While relaxing in my deer blind waiting to put an arrow through the pump station of an ultra-alert Texas whitetail deer, I read Mr. Savage’s new book. Instead of my predator eyes scanning the Texas brush for the slightest hint of movement, I found myself focused instead on Mr. Savage’s dead-eye truth and common-sense words. This may have been the very first time in my hunting life that my predator attention was focused completely on something other than grocery shopping for a whitetail deer . . .

At the risk of baiting his friends, I wonder what Mr. Nugent was reading while he was waiting for the not-so-ultra-alert deer to come eat the corn spread on the ground for their dining and death pleasure.

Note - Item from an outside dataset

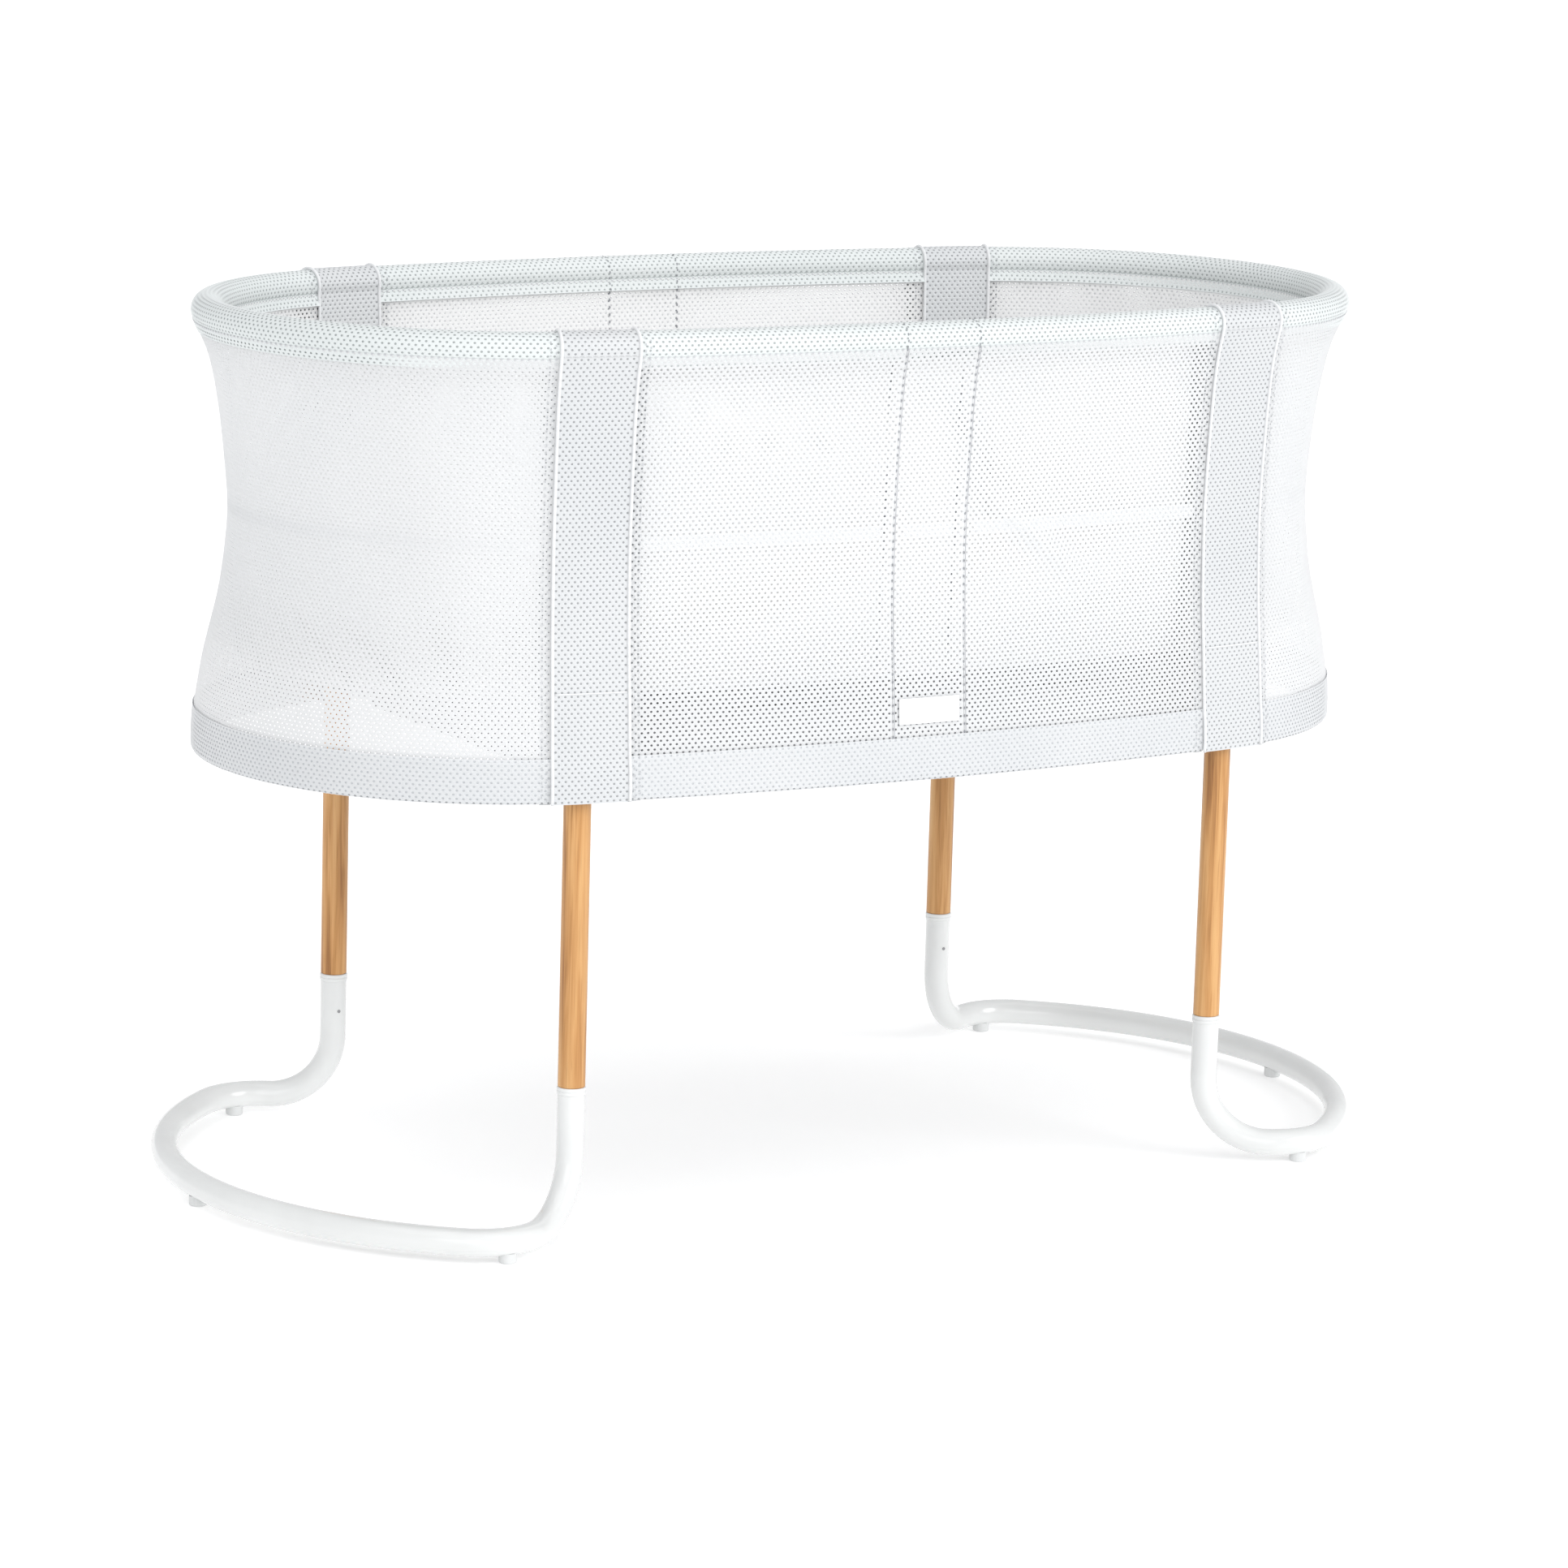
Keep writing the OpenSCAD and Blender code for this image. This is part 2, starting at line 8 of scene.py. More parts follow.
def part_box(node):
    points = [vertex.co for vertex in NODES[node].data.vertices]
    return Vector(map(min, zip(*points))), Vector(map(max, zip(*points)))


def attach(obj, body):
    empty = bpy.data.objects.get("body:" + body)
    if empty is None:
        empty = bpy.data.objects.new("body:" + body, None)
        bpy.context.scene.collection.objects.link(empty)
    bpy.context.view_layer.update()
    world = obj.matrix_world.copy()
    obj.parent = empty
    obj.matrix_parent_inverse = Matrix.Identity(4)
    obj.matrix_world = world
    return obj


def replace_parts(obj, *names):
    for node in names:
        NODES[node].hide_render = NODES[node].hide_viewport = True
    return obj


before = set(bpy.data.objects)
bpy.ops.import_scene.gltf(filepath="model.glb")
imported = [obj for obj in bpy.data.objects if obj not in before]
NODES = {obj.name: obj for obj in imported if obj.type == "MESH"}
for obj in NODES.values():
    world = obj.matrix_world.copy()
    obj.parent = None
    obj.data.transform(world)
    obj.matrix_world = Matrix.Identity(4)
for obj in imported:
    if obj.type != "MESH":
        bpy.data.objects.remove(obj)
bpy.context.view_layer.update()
MM = 0.001

# ---------------------------------------------------------------- camera
CAMERA_AT = Vector((-2.0072, -3.4262, 1.0386))
YAW, PITCH, ROLL = (math.radians(a) for a in (30.473, -11.215, 1.621))
LENS = 134.89


def add_camera():
    ahead = Vector((math.sin(YAW) * math.cos(PITCH), math.cos(YAW) * math.cos(PITCH), math.sin(PITCH)))
    right = Vector((math.cos(YAW), -math.sin(YAW), 0))
    up = right.cross(ahead)
    tilted = math.cos(ROLL) * right + math.sin(ROLL) * up
    top = math.cos(ROLL) * up - math.sin(ROLL) * right
    data = bpy.data.cameras.new("camera")
    data.lens, data.sensor_width, data.sensor_height = LENS, 36, 36
    data.clip_start, data.clip_end = 0.05, 100
    camera = bpy.data.objects.new("camera", data)
    bpy.context.scene.collection.objects.link(camera)
    turn = Matrix((tilted, top, -ahead)).transposed().to_4x4()
    camera.matrix_world = Matrix.Translation(CAMERA_AT) @ turn
    bpy.context.scene.camera = camera


# ---------------------------------------------------------------- the basket's oval, in millimetres
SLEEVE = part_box("rim_sleeve")
HALF_X, HALF_Y = SLEEVE[1].x / MM, SLEEVE[1].y / MM
RIM_TOP = SLEEVE[1].z / MM
END_C = 225.0
END_R = HALF_X - END_C
SIDE_R = (END_C ** 2 + HALF_Y ** 2 - END_R ** 2) / (2 * (HALF_Y - END_R))
SIDE_C = SIDE_R - HALF_Y
TURN = math.atan2(SIDE_C, END_C)
LEAN = math.pi / 2 - TURN
SIDE_S = SIDE_R * LEAN
END_S = 2 * END_R * TURN
ROUND_S = 4 * SIDE_S + 2 * END_S
TUBE_R = 10.5
RIM_Z = RIM_TOP - TUBE_R
HEM_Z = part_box("hem_sleeve")[0].z / MM
HEM_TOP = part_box("hem_sleeve")[1].z / MM
BOARD_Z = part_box("base_board")[0].z / MM
WAIST_Z = (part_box("waist_tape")[0].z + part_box("waist_tape")[1].z) / 2 / MM
BAND_IN = SIDE_R * math.asin(222 / SIDE_R)
BAND_OUT = SIDE_S + (TURN - math.acos((274 - END_C) / END_R)) * END_R
STRIP_A, STRIP_B = -32.5, 22.5


def around(s, inset):
    """Plan position and outward direction at s along the rim from the front's middle, set in by inset."""
    s = np.asarray(s, float)
    inset = np.broadcast_to(np.asarray(inset, float), s.shape)
    s = (s + ROUND_S / 2) % ROUND_S - ROUND_S / 2
    side, far = np.where(s < 0, -1.0, 1.0), np.abs(s)
    near = far <= SIDE_S
    back = far > SIDE_S + END_S
    a = np.where(near, far, ROUND_S / 2 - far) / SIDE_R
    b = -TURN + (far - SIDE_S) / END_R
    flip = np.where(near, -1.0, 1.0)
    on_side = near | back
    nx = np.where(on_side, np.sin(a), np.cos(b))
    ny = np.where(on_side, flip * np.cos(a), np.sin(b))
    r = np.where(on_side, SIDE_R, END_R) - inset
    x = np.where(on_side, 0.0, END_C) + r * nx
    y = r * ny - np.where(on_side, flip * SIDE_C, 0.0)
    return np.stack([side * x, y], 1), np.stack([side * nx, ny], 1)


def smooth(knots, rounds=3):
    """A polyline with its corners cut, as (x, y) points."""
    p = np.array(knots, float)
    for _ in range(rounds):
        q = np.empty((2 * len(p), 2))
        q[0], q[-1] = p[0], p[-1]
        q[1:-1:2] = 0.75 * p[:-1] + 0.25 * p[1:]
        q[2:-1:2] = 0.25 * p[:-1] + 0.75 * p[1:]
        p = q
    return p


class Profile:
    """A line of (inset, height) points that a sheet follows from its low v end to its high one."""

    def __init__(self, points):
        self.p = np.array(points, float)
        step = np.linalg.norm(np.diff(self.p, axis=0), axis=1)
        self.v = np.concatenate([[0], np.cumsum(step)])
        self.length = self.v[-1]

    def at(self, v):
        v = np.clip(v, 0, self.length)
        inset = np.interp(v, self.v, self.p[:, 0])
        z = np.interp(v, self.v, self.p[:, 1])
        ahead = np.clip(v + 0.5, 0, self.length)
        behind = np.clip(v - 0.5, 0, self.length)
        di = np.interp(ahead, self.v, self.p[:, 0]) - np.interp(behind, self.v, self.p[:, 0])
        dz = np.interp(ahead, self.v, self.p[:, 1]) - np.interp(behind, self.v, self.p[:, 1])
        size = np.maximum(np.hypot(di, dz), 1e-9)
        return inset, z, dz / size, di / size

    def v_at(self, z):
        """Distance along the line at a height, on a line whose heights only rise or only fall."""
        order = np.argsort(self.p[:, 1])
        return float(np.interp(z, self.p[order, 1], self.v[order]))


# inset and height of the walls' lines round the ends and along the sides, from the rim down
END_WALL = [(0.4, RIM_Z - 3.3), (0.6, RIM_Z - 5.3), (4.6, RIM_Z - 12.3), (12.6, RIM_Z - 31.3),
            (19.1, RIM_Z - 69.3), (23.2, WAIST_Z + 19), (24.6, WAIST_Z - 4), (22.6, WAIST_Z - 28),
            (18.6, WAIST_Z - 60), (14.1, BOARD_Z + 20), (9.1, BOARD_Z - 1), (6.6, BOARD_Z - 17),
            (3.8, HEM_TOP + 0.5)]
SIDE_WALL = [(0.4, RIM_Z - 3.3), (0.6, RIM_Z - 5.3), (2.6, RIM_Z - 12.3), (6.6, RIM_Z - 31.3),
             (9.6, RIM_Z - 69.3), (11.6, WAIST_Z + 19), (12.2, WAIST_Z - 4), (11.6, WAIST_Z - 28),
             (10.2, WAIST_Z - 60), (8.6, BOARD_Z + 20), (6.6, BOARD_Z - 1), (5.4, BOARD_Z - 17),
             (3.8, HEM_TOP + 0.5)]
END_LINING = [(20.4, RIM_Z - 5.3), (24.6, RIM_Z - 18.3), (28.1, RIM_Z - 58.3), (29.4, WAIST_Z),
              (29.6, WAIST_Z - 52), (29.2, BOARD_Z + 20), (29.6, BOARD_Z + 0.7)]
SIDE_LINING = [(20.4, RIM_Z - 5.3), (21.6, RIM_Z - 18.3), (22.6, RIM_Z - 58.3), (23.6, WAIST_Z),
               (26.1, WAIST_Z - 52), (28.8, BOARD_Z + 20), (29.6, BOARD_Z + 0.7)]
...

One of my jobs is to cause liberal loons to thrash about in uncontrollable anger. “Trickle Up Poverty” will cause idiots, commies, socialists, Fedzillacrats and various left-wing apologists and assorted bloodsuckers to overheat instantly and then spontaneously combust. Burn, baby, burn.

How’s the pay for that, then? More than antagonizing the NRA I suppose . . .

Trickle Up Poverty” is intellectual ammunition. Lock and load. Every American who wishes to return to the great American way should read this book and gift it to everybody he cares about.

Unfortunately, even nostalgia ain’t what it used to be.